From Publishers Weekly

Of this autobiographical account of coming of age as a teenager in New York City, PW said, "Readers will likely laugh at 19-year-old Vizzini's awkward antics. He shows a real talent for self-deprecating humor." Ages 12-up. (Aug.)
Copyright 2002 Reed Business Information, Inc. --This text refers to an out of print or unavailable edition of this title.
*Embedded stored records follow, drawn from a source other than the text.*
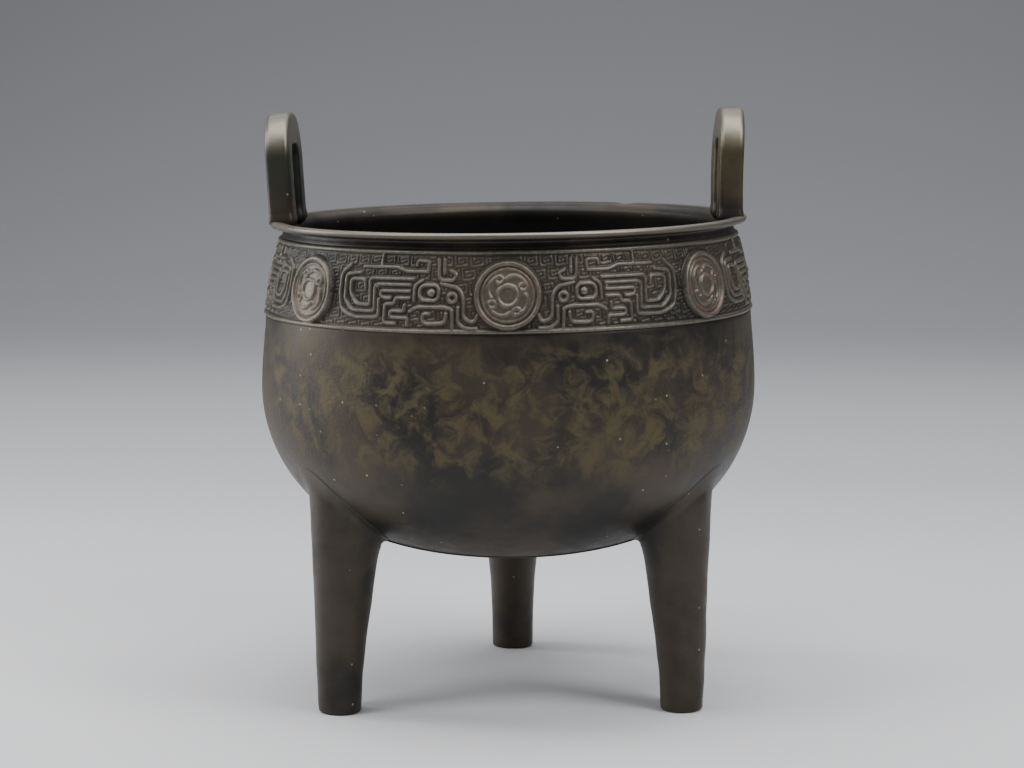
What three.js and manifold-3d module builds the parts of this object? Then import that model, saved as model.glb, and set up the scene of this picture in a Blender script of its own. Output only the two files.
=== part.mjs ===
// A bronze ding: a round tripod vessel with two upright loop handles on its rim and a cast frieze
// of seven whorl roundels and seven dragons round its neck. It is one casting, so it is one solid.
// Millimetres, +Z up, feet on z = 0, vertical axis at the origin, handles on +X and -X.
import * as THREE from "three";
import { mergeVertices } from "three/addons/utils/BufferGeometryUtils.js";
import Module from "manifold-3d";

// Driving dimensions.
const bellyRadius = 91.9;
const bellyZ = 116.5; // height of the widest ring
const neckRadius = 83; // outside, where the lip turns out
const neckZ = 175.4;
const bottomZ = 53.8; // underside of the bowl on the axis
const wall = 3.4;
const lipRadius = 88.3;
const lipTopZ = 178.7;
const overallZ = 217.8; // before the rim's slope

const bowlSides = 56;
const unitCount = 7; // roundels, and the dragons between them
const friezeTurn = 2.3; // degrees that legs and frieze stand turned from the handles

// The casting is a little out of level: above its widest part it rises towards +X.
const slope = { rise: 0.0135, from: 100, full: 150 };

const legRadius = 72.3; // from the axis to the middle of a foot
const legTurns = [-56, 64, 181]; // degrees from the front, towards +X
const legSides = 14;
// Level stations up a leg: height, shift of the middle from legRadius, radial half width and
// tangential half width.
const legStations = [
  [0, 0, 6.6, 6.9],
  [1.2, 0, 7.7, 8.1],
  [28, -0.7, 9.5, 8.9],
  [42, -1.7, 10.8, 10.3],
];
// Stations that lie along the bowl: depth under its surface, then as above. The last is in the wall.
const legRoot = [
  [8, -2.6, 12.6, 12.2],
  [3, -2.8, 13.9, 13.4],
  [0.8, -3, 15.2, 15.2],
  [-2.8, -3.4, 15.4, 15.8],
];

const handle = {
  width: 40, // over both arms, along the rim
  strap: 12, // width of an arm, along the rim
  depth: 8.9, // thickness, across the rim
  corner: 17, // outer radius of the shoulders
  cornerSteps: 4,
  bevel: 1.5,
  flare: 0.5, // widening where it stands on the lip
  flareHeight: 2.4,
  overlap: 1, // how far its full section sinks into the lip
  root: 3, // depth of its foot, which narrows into the wall
  rootOuter: 6.4, // how far the foot steps in from the outer face
  rootInner: 1,
};

// Each handle: turn round the rim from the front towards +X, distance from the axis to the outer
// face at the rim, degrees that it leans outwards, and how far its arms bow inwards.
const handles = [
  { turn: 92.9, outerFace: 85.6, lean: 1.9, bow: 0.6 },
  { turn: -90.9, outerFace: 86.6, lean: 3.6, bow: 0 },
];

const frieze = {
  unrollRadius: 90, // mm across the frieze are arcs at this radius
  middleZ: 157.6,
  lowLine: 145.2, // heights of the two border lines
  highLine: 172,
  line: 1.8, // width of the border lines
  rise: 0.9, // their height over the neck
};

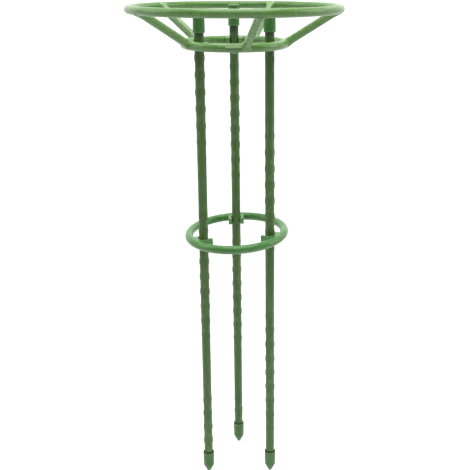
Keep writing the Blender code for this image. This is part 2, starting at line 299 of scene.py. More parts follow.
def smooth_min(a, b, reach):
    """The union of two distance fields, with a fillet where they meet."""
    share = np.clip(0.5 + 0.5 * (b - a) / reach, 0.0, 1.0)
    return b + (a - b) * share - reach * share * (1 - share)


def smooth_max(a, b, reach):
    """What two distance fields share, with its edge rounded off."""
    return -smooth_min(-a, -b, reach)


def rounded_box(from_middle, half_sizes, edge):
    """Distance from a box with rounded edges, given each axis's distance from its middle."""
    over = [np.abs(away) - (half - edge) for away, half in zip(from_middle, half_sizes)]
    outside = np.sqrt(sum(np.maximum(distance, 0) ** 2 for distance in over))
    inside = np.minimum(np.maximum(np.maximum(over[0], over[1]), over[2]), 0)
    return outside + inside - edge


def turned_about_z(x, y, direction):
    """Distances along a direction from +X, and across it."""
    along = x * math.cos(direction) + y * math.sin(direction)
    across = -x * math.sin(direction) + y * math.cos(direction)
    return along, across


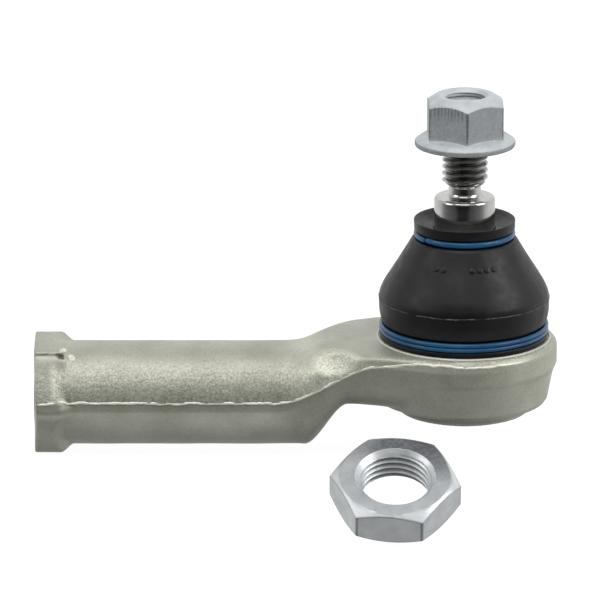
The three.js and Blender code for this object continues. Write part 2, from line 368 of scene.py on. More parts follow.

From School Library Journal

Grade 8 Up-The author, who is described as being a little on the geeky side and not too suave with girls, recorded his high school experiences between the ages of 15 and 18. These essays, originally published in the New York Press and New York Times Magazine, now appear in this compilation. Vignettes do not necessarily lend themselves to a straightforward plot, so the fiercely intelligent and introspective Vizzini concentrates on style rather than action. His wonderfully sardonic voice, like Daniel Pinkwater's in The Education of Robert Nifkin (Farrar, 1998), suggests a wisdom beyond his years. "The teen world is full of second prizes. Nobody wants to hurt our self-esteem." His timely scenarios include a Nintendo obsession, Magic cards, a visit to ABC's The View, and singular incidents with marijuana and alcohol. Echoing The Wonder Years, Vizzini's adult self comments on his high school self by way of sidebars, which sometimes include Web addresses for more information. He comments on his lame attempt to sleep with his girlfriend during his senior year, "I felt so bad about being high-pressure that I became no-pressure, never discussing it, never bringing it up." Black-and-white cartoons interspersed throughout the text give the book a "zine" feel. This surefire title is bright, insightful, and thoroughly charming.
Laura Glaser, Euless Junior High School, TX
Copyright 2000 Reed Business Information, Inc. --This text refers to an out of print or unavailable edition of this title.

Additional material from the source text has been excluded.